Chercheur au laboratoire de sociologie urbaine et l’Ecole Polytechnique Fédérale de Lausanne, Guillaume Drevon s’interroge, dans cet ouvrage, sur nos sociétés pressées et les implications que ces rythmes peuvent avoir sur les mobilités. En prônant une approche plus fine de l’usage du temps dans l’analyse de l’espace, l’auteur se propose d’investir le cadre de trajets quotidiens de couples biactifs avec enfant(s) autour de deux terrains : la zone transfrontalière du Luxembourg et l’agglomération de Voiron-Grenoble.
Le début du propos est général et rappelle que le choix résidentiel est le fruit d’un calcul tendu faisant intervenir différents paramètres come le coût, la taille et la forme du logement, l’accessibilité de l’environnement immédiat, la dimension symbolique du lieu et les aménités environnementales, tout ceci s’inscrivant à une étape d’un parcours de vie. Le résultat des courses est que l’on arrive à un compromis qui, sous couvert de baisse du prix du logement, augmente l’éloignement du lieu de travail et pousse donc à la mobilité pendulaire.
Le recours à l’automobile pour effectuer ces trajets est dominant et n’est pas sans conséquence sur la pollution, la ségrégation des espaces, le budget lié à ces déplacements. Finalement, l’économie réalisée sur le faible coût d’un logement en périphérie est grevée par le coût des déplacements, paradoxe important. Autre contraste qu’est la hausse de l’enracinement au domicile : après ces mobilités quotidiennes effectuées, on ne souhaite plus trop ressortir.
Dès lors, diverses pressions émergent, la sphère professionnelle entre en conflit avec la sphère familiale, le sentiment de temps perdu progresse. Comment donc combiner les espaces temps de chacun à l’intérieur du foyer ?
Dans un premier temps, l’analyse prend appui sur le cas du Luxembourg, riche et demandeur de main d’œuvre, attirant donc des frontaliers qui n’hésitent pas à faire des kilomètres (plus de 40) en raison du prix élevé du foncier et de l’immobilier. Les travailleurs frontaliers y sont assez jeunes, situés dans les CSP « élevées », propriétaires, faisant la route massivement en voiture (du fait de leur résidence dans des lieux peu denses, donc peu desservis par d’autres moyens de transports).

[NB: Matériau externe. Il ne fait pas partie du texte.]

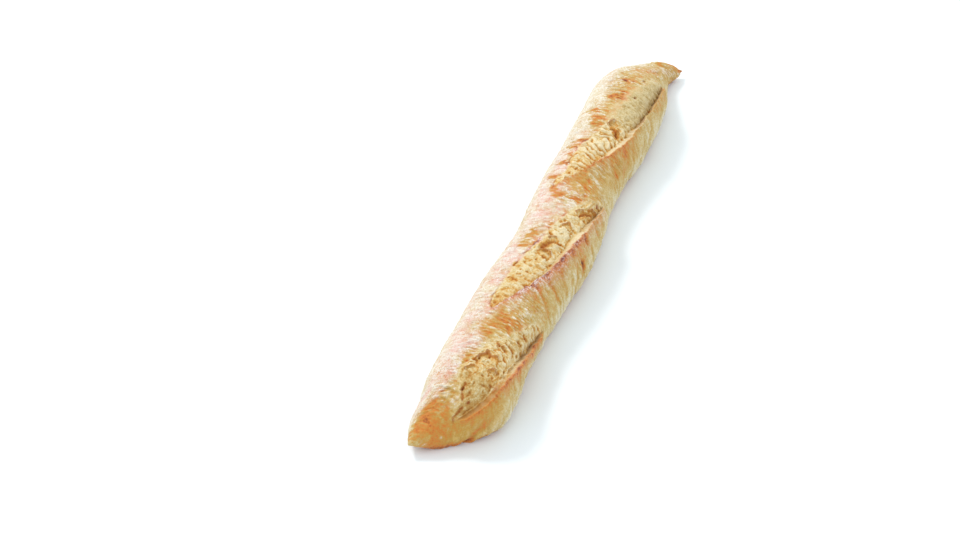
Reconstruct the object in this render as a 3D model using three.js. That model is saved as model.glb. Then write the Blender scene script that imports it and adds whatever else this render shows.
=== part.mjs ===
// A baguette baked as one piece: a long hearth loaf with a flat base, a domed top, two drawn-out
// tips that bend to opposite sides, and three slanting scores, each opened into a trough beside
// a raised lip.
// Millimetres, +Z up. +X runs along the loaf and +Y across it. The origin is at the centre of
// the loaf's bounding box in plan, on the surface that the base rests on.
import * as THREE from "three";

// Driving dimensions.
const LENGTH = 540; // from tip to tip
const HEIGHT_SHARE = 0.78; // total height over total width of a section
const WAIST_SHARE = 0.43; // height of the widest line over total height
const DOME_POWER = 2.1; // superellipse power of a section above its widest line
const BELLY_POWER = 2.6; // and below it
const BASE_CUT = 1.15; // how far the belly would reach below the base, over the waist's height
const TIP_HEIGHT = 12; // the middle of the thin tips stands this high
const TIP_LIFT = 0.9; // share of that height that a thin section is raised by
const TIP_RADIUS = 0.4; // half width of the first and last section

// Half width of the loaf at shares of its length.
const HALF_WIDTH = [
  [0, TIP_RADIUS], [0.015, 10.5], [0.04, 20.5], [0.08, 32.6], [0.12, 34.2], [0.2, 33.2],
  [0.35, 33.5], [0.5, 33], [0.65, 31.5], [0.8, 33.7], [0.87, 30.2], [0.92, 22.2], [0.96, 14],
  [0.985, 8.2], [1, TIP_RADIUS],
];

// Middle of the loaf in plan, towards +Y, at shares of its length.
const MIDDLE = [
  [0, 24], [0.03, 16], [0.07, 1.5], [0.12, -0.8], [0.2, 1.8], [0.32, 0], [0.45, -3.6],
  [0.6, 3], [0.75, 0], [0.85, 1.6], [0.92, 1], [0.97, -5.4], [1, -21],
];

// Each score is a trough between its left edge and its lip. Both are lists of [distance from the
// first tip, arc length from the top line towards -Y].
const SCORES = [
  {
    left: [[20, 16], [32, 8], [42, -4], [70, 1], [104, 19], [125, 28], [140, 38]],
    lip: [[20, 18], [38, 27], [72, 33], [109, 42], [140, 45]],
  },
  {
    left: [[122, -7], [134, -10], [181, -8], [209, -2], [235, 0], [260, 8], [296, 30]],
    lip: [[122, -4], [137, 4], [184, 19], [216, 22], [248, 27], [296, 37]],
  },
  {
    left: [[288, -16], [314, -10], [345, -10], [364, -3], [430, 13], [476, 27]],
    lip: [[288, -13], [305, 2], [329, 12], [361, 22], [395, 28], [440, 33], [476, 32]],
  },
];
const SCORE_DEPTH = 3; // deepest part of a trough below the smooth loaf
const LIP_RISE = 2.6; // crest of a lip above the smooth loaf
const LIP_FOOT = 11; // the lip's outer side fades over this arc length
const INNER_WALL = 0.3; // share of a trough's width that climbs to the lip
const SCORE_TAPER = 18; // a score starts and ends over this length

// Mesh density.
const ROWS = 118;
const COLUMNS = 40;
const TOP_CROWDING = 0.42; // from 0, even, to 1: how closely the columns gather at the top
const END_CROWDING = 0.6; // the same for the rows at the tips
const ROOM_COLUMNS = 1.6; // how many columns on each side share a move onto a lip

// A smooth curve through [x, y] points, with Catmull-Rom slopes.
function along(points, x) {
  const last = points.length - 1;
  const slope = (i) => {
    const a = points[Math.max(i - 1, 0)];
    const b = points[Math.min(i + 1, last)];
    return (b[1] - a[1]) / (b[0] - a[0]);
  };
  let i = 0;
  while (i < last - 1 && x >= points[i + 1][0]) i += 1;
  const [x0, y0] = points[i];
  const [x1, y1] = points[i + 1];
  const h = x1 - x0;
  const u = THREE.MathUtils.clamp((x - x0) / h, 0, 1);
  const start = y0 * (1 + 2 * u) * (1 - u) ** 2 + h * slope(i) * u * (1 - u) ** 2;
  const end = y1 * u * u * (3 - 2 * u) + h * slope(i + 1) * u * u * (u - 1);
  return start + end;
}

// Points of one smooth section as {side, up}, side positive towards +Y, at column numbers that
// run from the middle of the base up the +Y side, over the top and down the -Y side.
function smoothSection(share, columns) {
  const halfWidth = Math.max(along(HALF_WIDTH, share), TIP_RADIUS);
  const height = 2 * halfWidth * HEIGHT_SHARE;
  const waist = WAIST_SHARE * height;
  const lift = TIP_LIFT * Math.max(0, TIP_HEIGHT - height / 2);
  return columns.map((column) => {
    const even = (2 * Math.PI * column) / COLUMNS - Math.PI;
    const angle = even - TOP_CROWDING * Math.sin(even);
    const across = Math.sin(angle);
    const upward = Math.cos(angle);
    const power = 2 / (upward > 0 ? DOME_POWER : BELLY_POWER);
    const reach = upward > 0 ? height - waist : -waist * BASE_CUT;
    return {
      side: -halfWidth * Math.sign(across) * Math.abs(across) ** power,
      up: Math.max(waist + lift + reach * Math.abs(upward) ** power, 0),
    };
  });
}

// Arc length of each point of a section from its top point, positive towards -Y.
function arcLengths(section) {
  const top = COLUMNS / 2;
  const arcs = new Array(COLUMNS).fill(0);
  const gap = (a, b) => Math.hypot(a.side - b.side, a.up - b.up);
  for (let j = top + 1; j < COLUMNS; j += 1) {
    arcs[j] = arcs[j - 1] + gap(section[j], section[j - 1]);
  }
  for (let j = top - 1; j >= 0; j -= 1) {
    arcs[j] = arcs[j + 1] - gap(section[j], section[j + 1]);
  }
  return arcs;
}

// The column numbers with the nearest one moved onto the lip of each open score, so that the
// mesh has an edge along the crest. Its neighbours make room.
function columnsOnLips(distance, arcs) {
  const columns = arcs.map((_, j) => j);
  for (const { lip } of SCORES) {
    if (distance < lip[0][0] || distance > lip[lip.length - 1][0]) continue;
    const crest = along(lip, distance);
    const j = arcs.findIndex((arc, k) => arc <= crest && arcs[k + 1] > crest);
    const place = j + (crest - arcs[j]) / (arcs[j + 1] - arcs[j]);
    const nearest = Math.round(place);
    arcs.forEach((_, k) => {
      columns[k] += (place - nearest) * Math.exp(-(((k - nearest) / ROOM_COLUMNS) ** 2));
    });
  }
  return columns;
}

// How far one score moves the surface out (or in, below zero) at a distance from the first tip
// and an arc length.
function scoreOffset(score, distance, arc) {
  const from = score.lip[0][0];
  const to = score.lip[score.lip.length - 1][0];
  if (distance <= from || distance >= to) return 0;
  const ends = Math.min(distance - from, to - distance) / SCORE_TAPER;
  const opened = THREE.MathUtils.smoothstep(ends, 0, 1);
  const left = along(score.left, distance);
  const lip = along(score.lip, distance);
  if (arc >= lip) return opened * LIP_RISE * Math.exp(-(((arc - lip) / LIP_FOOT) ** 2));
  const u = (arc - left) / (lip - left);
  if (u <= 0) return 0;
  const trough = -SCORE_DEPTH * Math.sin((Math.PI * Math.min(u, 1)) / 2) ** 2;
  const climb = THREE.MathUtils.smoothstep(u, 1 - INNER_WALL, 1);
  return opened * THREE.MathUtils.lerp(trough, LIP_RISE, climb);
}

// One finished section: the smooth one with the scores' offsets along its outward normals.
function scoredSection(share) {
  const distance = share * LENGTH;
  const even = Array.from({ length: COLUMNS }, (_, j) => j);
  const columns = columnsOnLips(distance, arcLengths(smoothSection(share, even)));
  const smooth = smoothSection(share, columns);
  const arcs = arcLengths(smooth);
  return smooth.map((point, j) => {
    const offset = SCORES.reduce((sum, score) => sum + scoreOffset(score, distance, arcs[j]), 0);
    if (offset === 0) return point;
    const next = smooth[(j + 1) % COLUMNS];
    const before = smooth[(j + COLUMNS - 1) % COLUMNS];
    const run = Math.hypot(next.side - before.side, next.up - before.up);
    return {
      side: point.side + (offset * (next.up - before.up)) / run,
      up: point.up - (offset * (next.side - before.side)) / run,
    };
  });
}

// The corners of the whole surface, row by row from the first tip to the second.
function loafPositions() {
  const positions = [];
  for (let i = 0; i <= ROWS; i += 1) {
    const even = i / ROWS;
    const crowded = 0.5 - 0.5 * Math.cos(Math.PI * even);
    const share = THREE.MathUtils.lerp(even, crowded, END_CROWDING);
    const middle = along(MIDDLE, share);
    for (const { side, up } of scoredSection(share)) {
      positions.push(share * LENGTH, middle + side, up);
    }
  }
  return positions;
}

// Two triangles between neighbouring corners, split along the way that the lips slant, and a fan
// over each tip.
function loafIndex() {
  const index = [];
  const at = (i, j) => i * COLUMNS + (j % COLUMNS);
  for (let i = 0; i < ROWS; i += 1) {
    for (let j = 0; j < COLUMNS; j += 1) {
      index.push(at(i, j), at(i, j + 1), at(i + 1, j + 1));
      index.push(at(i, j), at(i + 1, j + 1), at(i + 1, j));
    }
  }
  for (let j = 1; j < COLUMNS - 1; j += 1) {
    index.push(at(0, 0), at(0, j + 1), at(0, j));
    index.push(at(ROWS, 0), at(ROWS, j), at(ROWS, j + 1));
  }
  return index;
}

function loafGeometry() {
  const geometry = new THREE.BufferGeometry();
  geometry.setAttribute("position", new THREE.Float32BufferAttribute(loafPositions(), 3));
  geometry.setIndex(loafIndex());
  geometry.computeBoundingBox();
  const centre = geometry.boundingBox.getCenter(new THREE.Vector3());
  geometry.translate(-centre.x, -centre.y, 0);
  geometry.computeVertexNormals();
  return geometry;
}

const crust = new THREE.MeshStandardMaterial({
  color: new THREE.Color(0.68, 0.47, 0.24),
  roughness: 0.72,
  metalness: 0,
});

const loaf = new THREE.Mesh(loafGeometry(), crust);
loaf.name = "loaf";

const baguette = new THREE.Group();
baguette.add(loaf);

export default baguette;
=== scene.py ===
"""A baguette baked as one piece, with a floury crust and three opened scores, on a white floor.

The CAD loaf gives the place and the smooth body. This script builds the same body as a fine mesh, moves
its points for the scores, lips, bubbles and wrinkles, and stores masks that the material reads.
Loaf sizes are in millimetres, as x, the distance from the first tip, and t, the arc length from the top
line of the loaf towards -Y. They become metres when the mesh is made.
"""
import itertools
import math
from types import SimpleNamespace

import bpy
import numpy as np
from mathutils import Matrix, Vector


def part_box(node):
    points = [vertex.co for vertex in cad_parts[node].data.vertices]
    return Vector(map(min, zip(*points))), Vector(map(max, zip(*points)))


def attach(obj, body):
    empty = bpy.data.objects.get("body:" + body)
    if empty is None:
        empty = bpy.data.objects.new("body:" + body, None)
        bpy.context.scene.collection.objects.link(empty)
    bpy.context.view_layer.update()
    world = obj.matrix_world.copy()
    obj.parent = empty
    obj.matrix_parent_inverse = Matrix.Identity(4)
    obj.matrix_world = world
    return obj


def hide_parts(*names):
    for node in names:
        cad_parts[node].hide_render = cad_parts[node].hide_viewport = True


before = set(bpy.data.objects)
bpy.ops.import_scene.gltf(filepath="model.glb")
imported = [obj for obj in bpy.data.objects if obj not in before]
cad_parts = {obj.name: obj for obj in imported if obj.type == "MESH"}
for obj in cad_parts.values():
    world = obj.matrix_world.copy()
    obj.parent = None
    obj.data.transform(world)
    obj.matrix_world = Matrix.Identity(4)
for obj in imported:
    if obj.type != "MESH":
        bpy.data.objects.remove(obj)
MM = 0.001

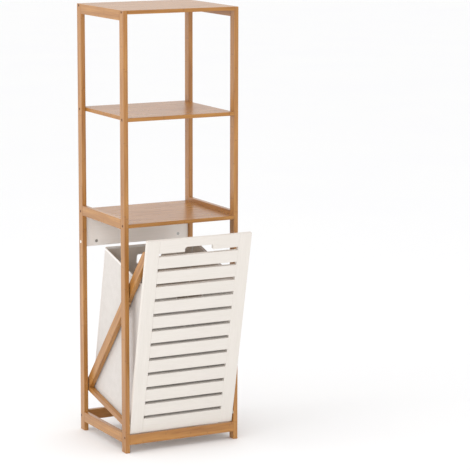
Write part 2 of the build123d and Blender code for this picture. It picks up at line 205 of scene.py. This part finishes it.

Le stress et la fatigue sont palpables chez les enquêtés.
Si 50 % des enquêtés se contentent de faire la simple navette domicile-travail, 14 % d’entre eux y ajoutent une activité supplémentaire (dans le pays de résidence), ensuite les schémas de mobilité sont plus complexes. L’auteur arrive donc à la définition de profils : les navetteurs, les domocentrés, les intégrés, les hybrides et les dispersés.
Pour appuyer le propos, une comparaison avec un territoire similaire est présentée : l’agglomération Voiron-Grenoble offre un territoire métropolitain, monocentrique, comparé autour de 6 critères : la configuration spatiale, l’offre de transport, le nombre d’aménités, les caractéristiques sociodémographiques, les budgets de temps et, naturellement, les données disponibles. Les légères différences, sous/surreprésentations dans l’un ou l’autre des domaines sont prises en compte et exposées dans un tableau synthétique (p 135).
S’en suit une enquête basée sur un entretien semi-directif auprès de ménages (couples avec au moins un enfant) dont le contenu montre une forte utilisation de la voiture, notamment en lien avec les contraintes de dépôt/récupération des enfants ; une vision négative (bouchons, fatigue) de cette mobilité quoi que variable selon les moments de la journée ; un transport en commun apprécié de par la possibilité de faire autre chose, son coût moins élevé, sa rapidité même si retards et grèves nuisent à son image ; des rythmes de vie soutenus mais assumés ; une gestion du partage des tâches précise pour que les couples tiennent dans la durée ; un recours au voisinage ponctuel pour les enfants si besoin et l’emploi d’une personne pour effectuer le ménage.
De quoi interpeller les décideurs publics et les aménageurs pour mieux accompagner ces nouvelles formes de mobilités mais aussi de quoi traiter de la prospective et des mobilités dans nos classes tant l’ouvrage est limpide et particulièrement bien construit et illustré. Le plan est clair, les introductions et conclusions de chapitres aident le lecteur à mémoriser le propos ; les figures sont nombreuses, variées et colorées ; le discours est très pédagogique. Une préface et une postface complètent idéalement l’ensemble.